Così come Il nudo e il morto di Norman Mailer, Matterhorn si distingue per non essere il frutto di accurate
ricerche e anni di interviste: Marlantes nel 1969, anno in cui la vicenda è
ambientata, ha 24 anni. Da quasi un anno è in Vietnam a combattere, strappato
alla sua promettente carriera lavorativa. In Vietnam vede di tutto: la morte,
il sangue; tutta la pazzia che l’uomo può raggiungere.

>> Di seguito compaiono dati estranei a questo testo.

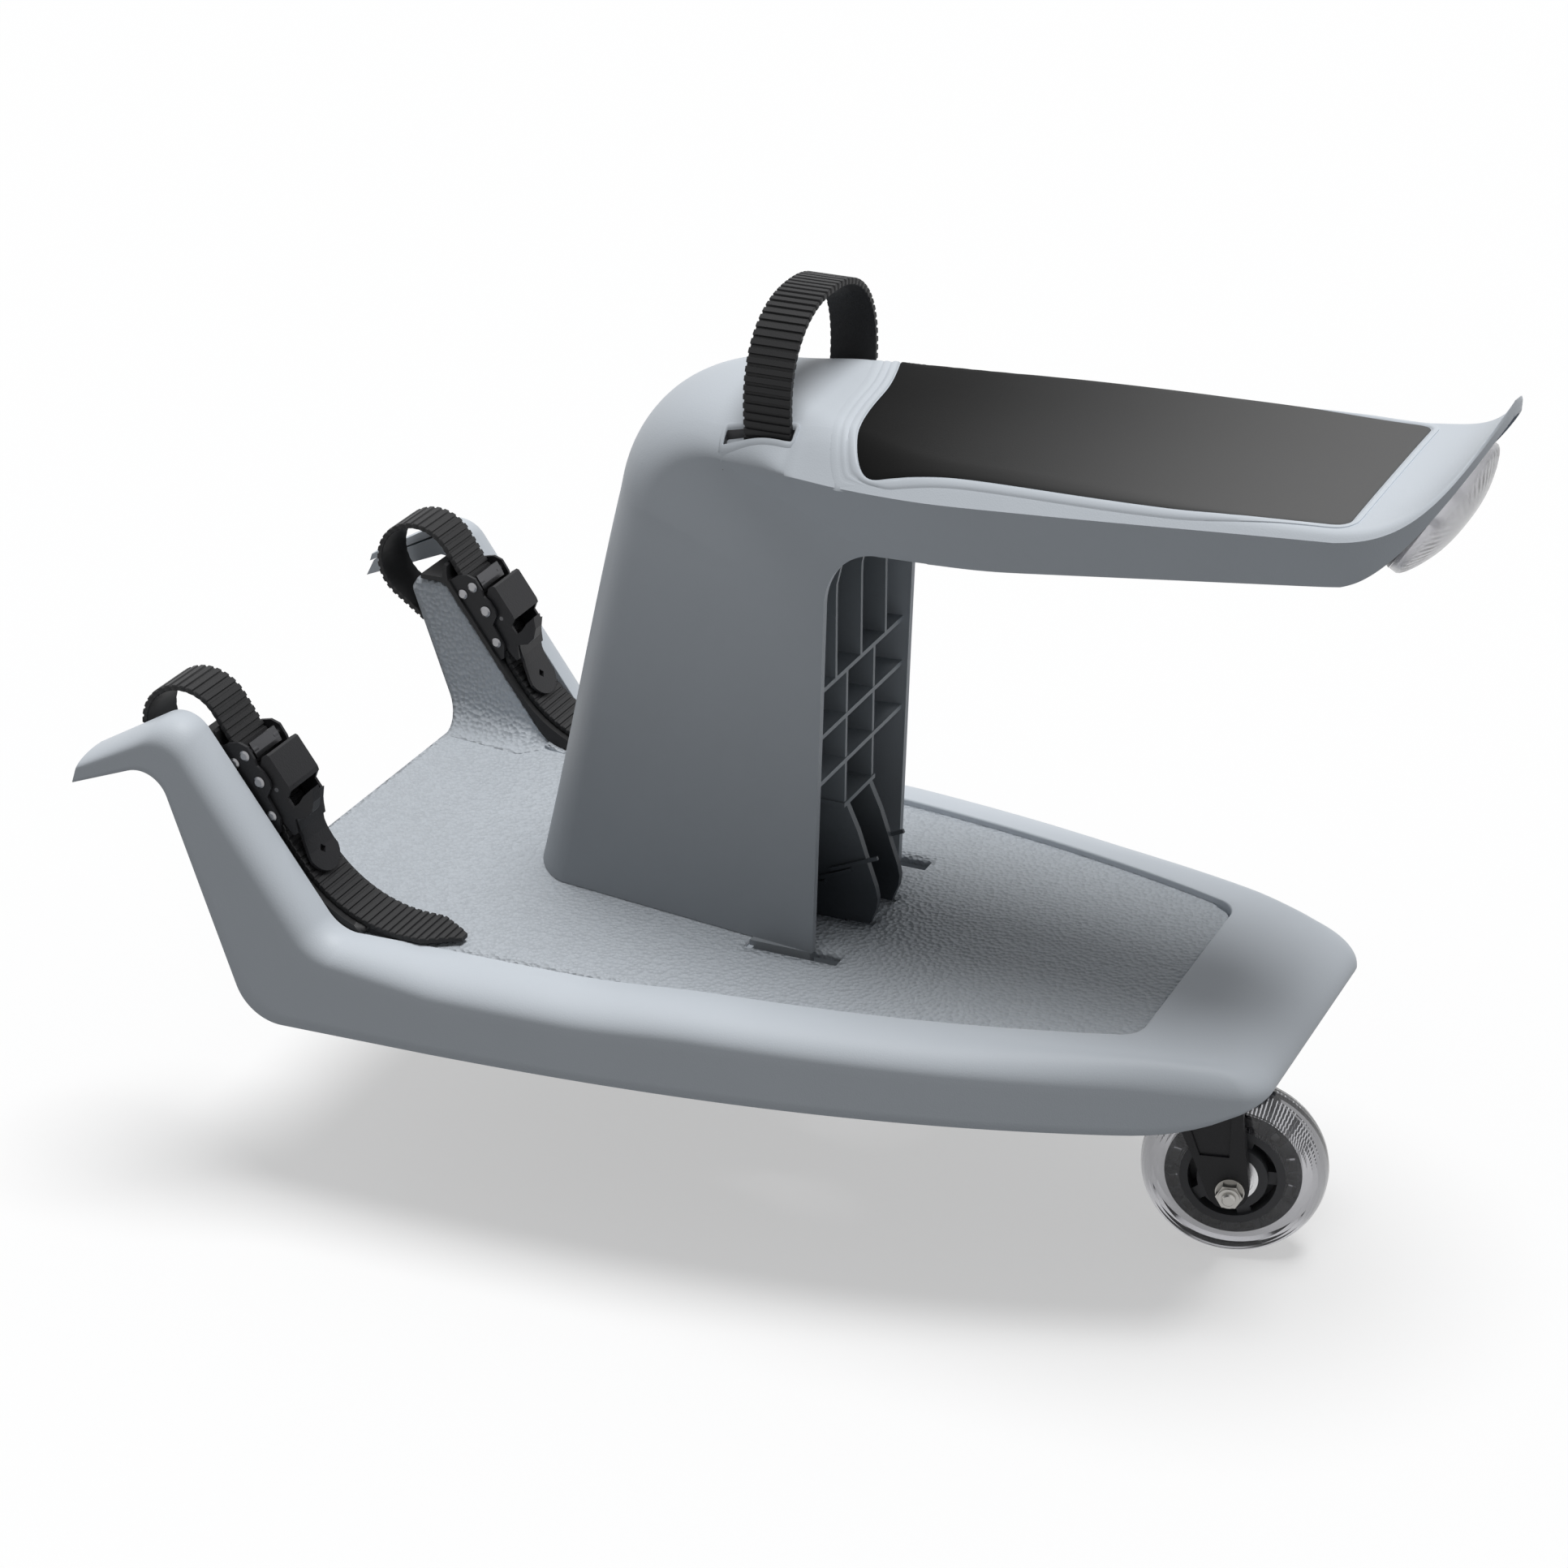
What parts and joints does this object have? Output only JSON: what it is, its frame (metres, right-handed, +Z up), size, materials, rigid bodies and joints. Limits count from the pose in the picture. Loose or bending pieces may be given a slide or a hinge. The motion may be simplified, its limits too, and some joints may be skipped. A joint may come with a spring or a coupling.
{
  "type": "buggy board",
  "caption": "Ride-on board with a lift-off seat, two hook arms with ratchet straps for a pushchair's axle, and a swivelling castor.",
  "frame": {"origin": "centre of the bounding box's base, on the floor under the castor wheel", "axes": "+X from the hooks towards the castor and the seat's tail, +Y towards the left arm, +Z up"},
  "size_m": [0.579, 0.268, 0.4048],
  "materials": {
    "shell_plastic": "fine satin",
    "strap_plastic": "moulded ladder",
    "liner_rubber": "smooth",
    "buckle_metal": "black coated",
    "pad_foam": "fine grain",
    "black_plastic": "satin",
    "white_plastic": "smooth",
    "clear_tyre": "clear cast",
    "clear_lens": "clear, faceted inside",
    "bright_steel": "bright"
  },
  "bodies": {
    "board": {"board_shell": "shell_plastic", "castor_socket": "black_plastic", "arm_liner_left": "liner_rubber", "axle_strap_left": "strap_plastic", "strap_bolt_left": "bright_steel", "buckle_base_left": "buckle_metal", "buckle_rivets_left": "bright_steel", "lever_pin_left": "bright_steel", "pawl_pin_left": "bright_steel", "arm_liner_right": "liner_rubber", "axle_strap_right": "strap_plastic", "strap_bolt_right": "bright_steel", "buckle_base_right": "buckle_metal", "buckle_rivets_right": "bright_steel", "lever_pin_right": "bright_steel", "pawl_pin_right": "bright_steel"},
    "castor": {"castor_fork": "black_plastic", "castor_stem": "bright_steel", "grip_ring": "bright_steel", "thrust_washer": "white_plastic", "wheel_axle": "bright_steel", "axle_nut": "bright_steel", "axle_washers": "bright_steel", "axle_spacer": "bright_steel", "bearing_inner_rings": "bright_steel"},
    "wheel": {"bearing_outer_rings": "bright_steel", "wheel_hub": "black_plastic", "wheel_tyre": "clear_tyre"},
    "seat": {"seat_shell": "shell_plastic", "seat_lattice": "shell_plastic", "seat_pad": "pad_foam", "grab_strap": "strap_plastic", "grab_strap_screws": "bright_steel", "reflector_base": "black_plastic", "reflector_lens": "clear_lens", "reflector_screws": "bright_steel"},
    "lever_left": {"ratchet_lever_left": "buckle_metal", "drive_pawl_left": "bright_steel"},
    "lever_right": {"ratchet_lever_right": "buckle_metal", "drive_pawl_right": "bright_steel"},
    "release_left": {"release_pawl_left": "buckle_metal"},
    "release_right": {"release_pawl_right": "buckle_metal"}
  },
  "joints": [
    {"name": "seat_slide", "type": "slide", "parent": "board", "child": "seat", "axis": [1, 0, 0], "range_m": [0, 0.0135]},
    {"name": "castor_swivel", "type": "hinge", "parent": "board", "child": "castor", "pos_m": [0.177, 0, 0.1], "axis": [0, 0, 1], "continuous": true},
    {"name": "wheel_spin", "type": "hinge", "parent": "castor", "child": "wheel", "pos_m": [0.19256, 0.00374, 0.04], "axis": [-0.2334, 0.9724, 0], "continuous": true},
    {"name": "lever_left_hinge", "type": "hinge", "parent": "board", "child": "lever_left", "pos_m": [-0.20792, 0.1005, 0.19229], "axis": [0, -1, 0], "range_deg": [0, 20]},
    {"name": "release_left_hinge", "type": "hinge", "parent": "board", "child": "release_left", "pos_m": [-0.21432, 0.1005, 0.20332], "axis": [0, -1, 0], "range_deg": [0, 12], "stiffness_Nm_per_rad": 0.02, "springref_deg": -17.19},
    {"name": "lever_right_hinge", "type": "hinge", "parent": "board", "child": "lever_right", "pos_m": [-0.20792, -0.1005, 0.19229], "axis": [0, -1, 0], "range_deg": [0, 20]},
    {"name": "release_right_hinge", "type": "hinge", "parent": "board", "child": "release_right", "pos_m": [-0.21432, -0.1005, 0.20332], "axis": [0, -1, 0], "range_deg": [0, 12], "stiffness_Nm_per_rad": 0.02, "springref_deg": -17.19}
  ]
}
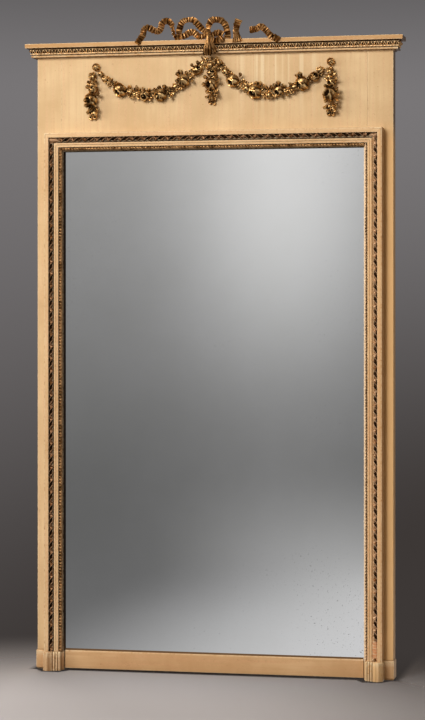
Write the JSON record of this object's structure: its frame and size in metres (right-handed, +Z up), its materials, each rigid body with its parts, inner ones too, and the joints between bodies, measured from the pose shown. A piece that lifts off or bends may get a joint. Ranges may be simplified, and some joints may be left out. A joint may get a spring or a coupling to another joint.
{
  "type": "trumeau mirror",
  "caption": "Tall pier mirror in a painted and parcel-gilt frame, with flower garlands on its frieze, a moulded cornice and a carved ribbon crest.",
  "frame": {"origin": "on the floor, in the middle of the object's width and depth", "axes": "+X to the object's right as seen from the front, -Y out of the mirror's face, +Z up"},
  "size_m": [1.258, 0.098, 2.1467],
  "materials": {
    "painted_wood": "old cream distemper paint, satin, worn at its edges",
    "gilt_wood": "water gilding, rubbed, with dark bole and dirt in its hollows",
    "mirror_plate": "old silvered plate, clouded and foxed",
    "softwood": "unpainted, aged, sawn"
  },
  "bodies": {
    "root": {"left_stile": "painted_wood", "right_stile": "painted_wood", "frieze_panel": "painted_wood", "cap_board": "painted_wood", "base_rail": "painted_wood", "left_plinth_block": "painted_wood", "right_plinth_block": "painted_wood", "left_outer_plinth": "painted_wood", "right_outer_plinth": "painted_wood", "frame_left": "painted_wood", "frame_right": "painted_wood", "frame_head": "painted_wood", "cornice_front": "painted_wood", "cornice_left_return": "painted_wood", "cornice_right_return": "painted_wood", "ribbon_twist_left": "gilt_wood", "ribbon_twist_right": "gilt_wood", "ribbon_twist_head": "gilt_wood", "pearls_left": "gilt_wood", "pearls_right": "gilt_wood", "pearls_head": "gilt_wood", "left_corner_leaf": "gilt_wood", "right_corner_leaf": "gilt_wood", "leaf_band_front": "gilt_wood", "leaf_band_left": "gilt_wood", "leaf_band_right": "gilt_wood", "left_swag": "gilt_wood", "right_swag": "gilt_wood", "left_drop": "gilt_wood", "centre_drop": "gilt_wood", "right_drop": "gilt_wood", "left_rosette": "gilt_wood", "right_rosette": "gilt_wood", "crest_knot": "gilt_wood", "crest_left_tail": "gilt_wood", "crest_left_loop": "gilt_wood", "crest_right_loop": "gilt_wood", "crest_right_stub": "gilt_wood", "crest_right_tail": "gilt_wood", "mirror_plate": "mirror_plate", "hanging_cleat": "softwood", "left_batten": "softwood", "right_batten": "softwood", "backboard_1": "softwood", "backboard_2": "softwood", "backboard_3": "softwood", "backboard_4": "softwood", "backboard_5": "softwood", "left_glazing_block_1": "softwood", "left_glazing_block_2": "softwood", "left_glazing_block_3": "softwood", "right_glazing_block_1": "softwood", "right_glazing_block_2": "softwood", "right_glazing_block_3": "softwood", "left_top_glazing_block": "softwood", "right_top_glazing_block": "softwood"}
  },
  "joints": []
}
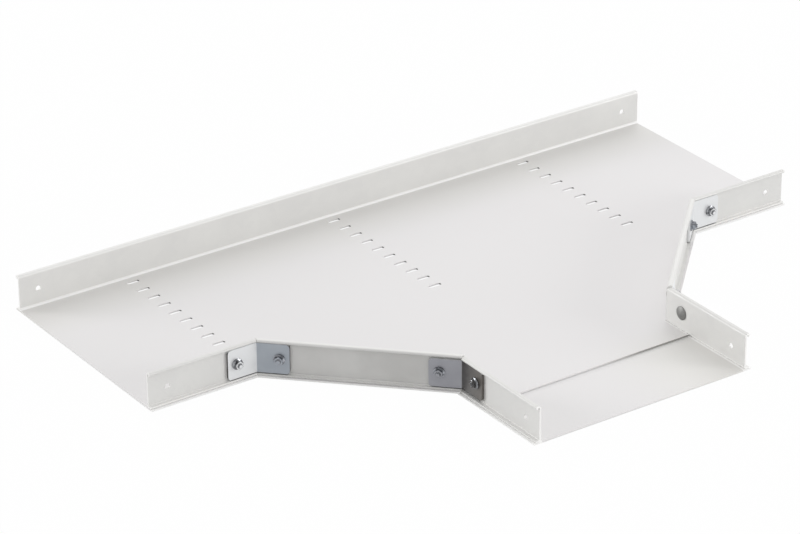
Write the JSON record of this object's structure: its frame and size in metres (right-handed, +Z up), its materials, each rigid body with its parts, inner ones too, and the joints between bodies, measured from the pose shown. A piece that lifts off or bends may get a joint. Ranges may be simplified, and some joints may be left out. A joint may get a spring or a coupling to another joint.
{
  "type": "cable tray tee",
  "caption": "Galvanised cable tray tee with flared corners: slotted floor plate, plain branch plate, outward C side rails, and bent corner connectors bolted outside the walls.",
  "frame": {"origin": "middle of the footprint, on the ground under the branch floor", "axes": "+X along the run, +Y from the branch towards the back rail, +Z up out of the open tray"},
  "size_m": [0.9536, 0.6362, 0.051],
  "materials": {
    "floor_sheet": "strip-galvanised sheet, smooth and matt, very light grey",
    "rail_sheet": "strip-galvanised sheet with faint spangle, light grey, bright at bends and cut edges",
    "connector_plate": "zinc plated, slightly bluish and glossier than the rails",
    "bolt_zinc": "bright zinc plated steel",
    "nut_zinc": "bright zinc plated steel"
  },
  "bodies": {
    "root": {"main_floor": "floor_sheet", "branch_floor": "floor_sheet", "back_rail": "rail_sheet", "left_front_rail": "rail_sheet", "left_diagonal_rail": "rail_sheet", "left_branch_rail": "rail_sheet", "right_front_rail": "rail_sheet", "right_diagonal_rail": "rail_sheet", "right_branch_rail": "rail_sheet", "left_run_connector": "connector_plate", "left_branch_connector": "connector_plate", "right_run_connector": "connector_plate", "right_branch_connector": "connector_plate", "left_run_bolt": "bolt_zinc", "left_flare_run_bolt": "bolt_zinc", "left_flare_branch_bolt": "bolt_zinc", "left_branch_bolt": "bolt_zinc", "right_run_bolt": "bolt_zinc", "right_flare_run_bolt": "bolt_zinc", "right_flare_branch_bolt": "bolt_zinc", "right_branch_bolt": "bolt_zinc", "left_run_nut": "nut_zinc", "left_flare_run_nut": "nut_zinc", "left_flare_branch_nut": "nut_zinc", "left_branch_nut": "nut_zinc", "right_run_nut": "nut_zinc", "right_flare_run_nut": "nut_zinc", "right_flare_branch_nut": "nut_zinc", "right_branch_nut": "nut_zinc"}
  },
  "joints": []
}
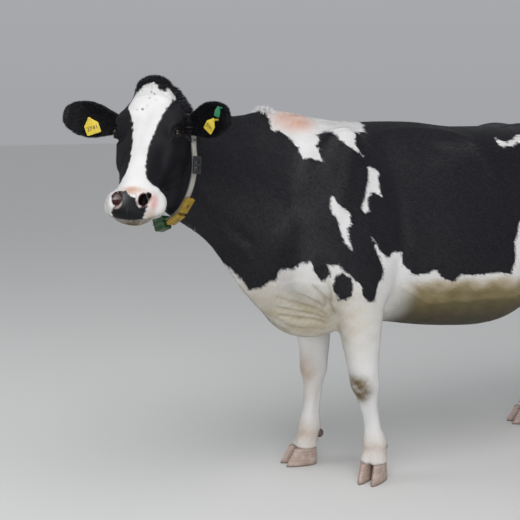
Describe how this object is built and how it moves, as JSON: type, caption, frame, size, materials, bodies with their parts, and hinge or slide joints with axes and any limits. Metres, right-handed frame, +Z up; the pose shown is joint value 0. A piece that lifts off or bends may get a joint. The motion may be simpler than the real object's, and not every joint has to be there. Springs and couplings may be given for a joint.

Rientrato decide che la miglior
terapia per ritornare con il corpo, ma soprattutto con la mente alla vita reale
è scrivere e far sapere a tutti ciò che ha visto e ciò che ha fatto. Matterhorn è il voluminoso romanzo di
più di 700 pagine, frutto del suo lavoro.
Matterhorn
è un romanzo tremendamente crudo; un’analisi profonda della psiche umana
sconvolta dalla costante paura di morire, che attraversa tutti i personaggi del
libro. In un ambiente tanto ostile la convivenza fra i militari, tutti
tremendamente giovani, è resa ancora più difficile dallo scoppio dell’odio
razziale all’interno delle truppe. L’aria di cambiamento che gli Stati Uniti
stava vivendo all’interno dei propri confini con icone come Martin Luther King
e Malcolm X e organizzazioni come le Pantere Nere, viene traslata in Vietnam,
dove però bianchi e neri sono costretti a una convivenza forzata che spesso sfocia
in violenza. Con assoluta sincerità (e forse proprio per questo) il romanzo di
Marlantes, che è stato rifiutato da svariati editori per quasi 40 anni, porta
alla luce il fenomeno del fragging,
una situazione di intolleranza interna all’esercito che sfociava in azioni contro
elementi delle proprie truppe.
Sono pagine di vibrante realismo,
quelle scritte da Marlantes, capaci di raccontare la facilità con cui si può
perdere la vita e l’insensatezza del conflitto in Vietnam (ma come anche in
Afghanistan, Iraq…). Non c’è spazio per l’esaltazione dell’esercito, per la
bandiera americana, per l’amore della patria. La tipica retorica che la
letteratura e la cinematografia di guerra hanno cercato di inglobare è assente
in questa bruciante testimonianza; probabilmente una delle migliori per capire
davvero cosa significa mollare la quotidianità e imbracciare un fucile.